Delta Air Lines painted a rosy picture of its operations during last week's Investor Day presentation, despite not knowing the effect the Covid-19 omicron variant will have on travel in the coming months.
The company estimated it will see $200 million in profits for the fourth quarter of 2021, and that the airline will deliver "meaningful profitability in 2022 on its path to improved earnings power beyond pre-pandemic levels by 2024." The airline also projected capacity will be at about 90 percent of 2019 levels by the end of 2022, and back to 100 percent by the end of 2023.
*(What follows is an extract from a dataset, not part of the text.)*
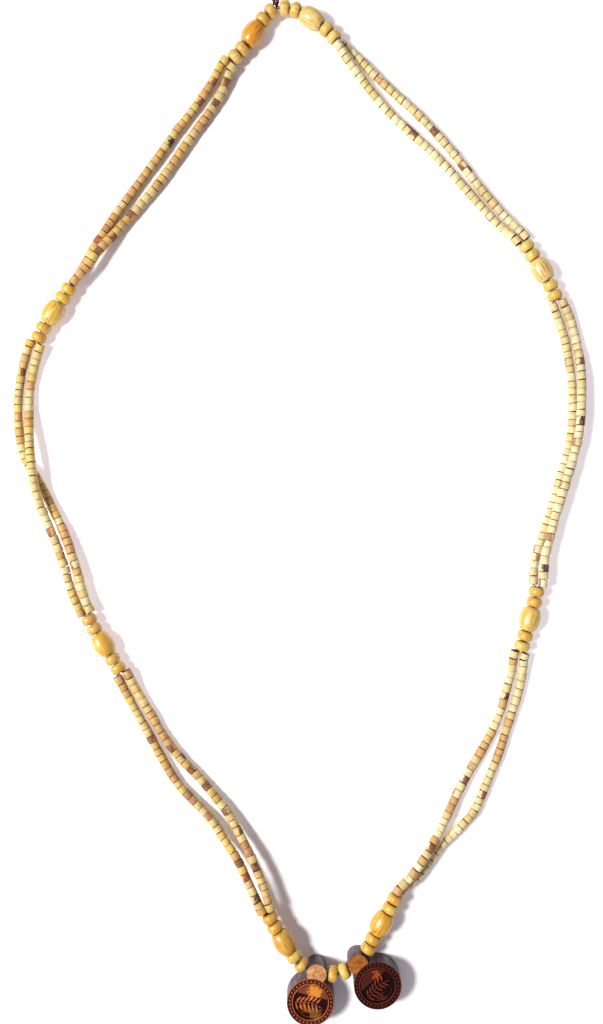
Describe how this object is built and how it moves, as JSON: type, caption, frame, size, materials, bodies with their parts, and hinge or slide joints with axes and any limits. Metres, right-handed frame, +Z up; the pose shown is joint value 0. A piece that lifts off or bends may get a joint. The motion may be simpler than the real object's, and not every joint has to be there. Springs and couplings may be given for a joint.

"The [fourth-quarter] numbers look really quite promising," said Delta CEO Ed Bastian. "And that puts us on a good platform to look at 2022 truly as a recovery year, but it will be a profitable year."
The company's domestic consumer travel volume is already above 2019 levels, while Delta's domestic business travel volume is at about 60 percent, president Glen Hauenstein said. The international consumer segment is at about 60 percent to 65 percent, while international business travel is at about 25 percent.
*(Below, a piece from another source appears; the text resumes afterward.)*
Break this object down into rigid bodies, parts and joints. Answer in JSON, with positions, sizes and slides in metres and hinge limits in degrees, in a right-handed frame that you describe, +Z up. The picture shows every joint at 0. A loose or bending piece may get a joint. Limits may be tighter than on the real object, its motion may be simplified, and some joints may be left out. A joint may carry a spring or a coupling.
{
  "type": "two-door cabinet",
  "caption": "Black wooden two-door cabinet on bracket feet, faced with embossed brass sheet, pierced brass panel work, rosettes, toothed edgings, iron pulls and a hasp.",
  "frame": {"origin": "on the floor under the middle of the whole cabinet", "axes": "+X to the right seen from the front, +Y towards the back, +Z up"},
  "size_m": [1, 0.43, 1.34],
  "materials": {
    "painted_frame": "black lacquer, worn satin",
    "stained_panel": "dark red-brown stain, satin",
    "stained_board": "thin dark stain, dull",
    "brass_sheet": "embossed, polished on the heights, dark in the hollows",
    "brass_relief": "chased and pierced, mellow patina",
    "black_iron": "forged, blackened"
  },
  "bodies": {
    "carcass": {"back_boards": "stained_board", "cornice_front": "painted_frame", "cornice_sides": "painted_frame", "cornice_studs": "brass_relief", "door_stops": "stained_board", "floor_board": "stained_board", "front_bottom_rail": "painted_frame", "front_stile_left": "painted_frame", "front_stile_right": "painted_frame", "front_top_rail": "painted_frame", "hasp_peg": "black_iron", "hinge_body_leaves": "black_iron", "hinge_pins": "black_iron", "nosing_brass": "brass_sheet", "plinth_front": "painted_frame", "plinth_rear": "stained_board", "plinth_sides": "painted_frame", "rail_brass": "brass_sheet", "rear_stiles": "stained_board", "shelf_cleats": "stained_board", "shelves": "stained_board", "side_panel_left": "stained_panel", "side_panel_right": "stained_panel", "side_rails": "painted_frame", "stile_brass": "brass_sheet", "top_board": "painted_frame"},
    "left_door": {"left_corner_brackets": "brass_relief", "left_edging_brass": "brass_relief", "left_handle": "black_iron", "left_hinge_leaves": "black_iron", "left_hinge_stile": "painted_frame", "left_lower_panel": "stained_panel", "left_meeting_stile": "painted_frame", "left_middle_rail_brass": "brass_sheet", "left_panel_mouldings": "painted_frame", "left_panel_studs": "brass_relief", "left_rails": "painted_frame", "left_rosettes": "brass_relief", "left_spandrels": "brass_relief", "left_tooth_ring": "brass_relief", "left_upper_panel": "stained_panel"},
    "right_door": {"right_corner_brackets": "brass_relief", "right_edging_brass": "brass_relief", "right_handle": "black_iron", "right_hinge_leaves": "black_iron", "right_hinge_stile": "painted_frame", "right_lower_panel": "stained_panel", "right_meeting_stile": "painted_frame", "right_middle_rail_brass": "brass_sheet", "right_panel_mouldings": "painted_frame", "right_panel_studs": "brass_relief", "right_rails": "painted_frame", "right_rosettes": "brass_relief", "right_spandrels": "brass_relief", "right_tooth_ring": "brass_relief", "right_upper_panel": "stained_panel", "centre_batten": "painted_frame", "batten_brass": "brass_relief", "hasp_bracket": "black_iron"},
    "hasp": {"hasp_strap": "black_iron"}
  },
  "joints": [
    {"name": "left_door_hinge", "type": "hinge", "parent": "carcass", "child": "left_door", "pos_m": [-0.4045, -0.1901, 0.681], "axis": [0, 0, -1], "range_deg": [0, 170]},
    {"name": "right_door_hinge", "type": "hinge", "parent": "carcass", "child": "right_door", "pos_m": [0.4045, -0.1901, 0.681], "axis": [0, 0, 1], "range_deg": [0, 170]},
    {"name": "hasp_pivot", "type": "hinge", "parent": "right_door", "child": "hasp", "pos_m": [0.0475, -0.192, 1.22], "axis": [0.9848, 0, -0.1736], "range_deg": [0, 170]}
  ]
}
Bastian noted that airline gained new leisure customers during the pandemic and its recovery but acknowledged business travel is a "different set of customers" and "no one knows" what is going to happen when that travel returns. "But we do know it's not going to come back the way it was," he said. "We know videoconferencing will be a substitute, and we've studied this a lot."
Bastian was referencing a business travel study Delta recently completed that he said the airline nearly published but instead held off because of the omicron variant. Findings showed that roughly 30 percent of business travel, most likely related to conferences and internal meetings, "things that probably are most susceptible to doing over Zoom or videoconferencing or not seeing a direct return for your business," might not come back, Bastian said. "But even if a third of that goes, it's only 10 percent of overall business travel. I think that's where the risk is."
The other 70 percent of business travel is split between commercial travel—people that need to be out with customers and managing their businesses—and essential travel, he continued. Bastian added that Delta expects that 70 percent share to be 100 percent recovered by 2023. "If our math's right, maybe it's 90 percent by 2023 that comes back in terms of the traditional form of business travel," he said.
Bastian also noted that the new flexible way of working will enable mobility, and that's going to feed into travel, but so will employees returning to traditional office work.
Hauenstein referenced that recent corporate survey, conducted between Nov. 29 to Dec. 10, which showed that "61 percent of [respondents had] offices open [and] that ties almost exactly to the 60 percent of business travel we have recovered," he said, adding that they expect—"and this again is a very current survey and may push out because of omicron"—that number to be 83 percent with a 10-point improvement, and their company will accept visitors on campus. "All very positive signs."
In response to an analyst question regarding travel policies, Hauenstein said that Delta asked corporate respondents how many would enhance their travel policy. "It's about eight points minus two on more restrictive and plus 10 on less restrictive," he said, adding that "in this tight labor market," to attract top talent, companies have to make their products more competitive. For example, if Brand X tells recruits who will potentially be doing a lot of business travel that they will fly domestically on first class, "then Brand Y has to do it. That plays very, very well into our premium spectrum."
Bastian added that anecdotally, some large corporate clients are being asked by recruits about travel policy, because "they want to travel, and they want to travel at a different level," he said. He also is seeing companies offer more flexible upgrades and premium services "that we haven't seen in years."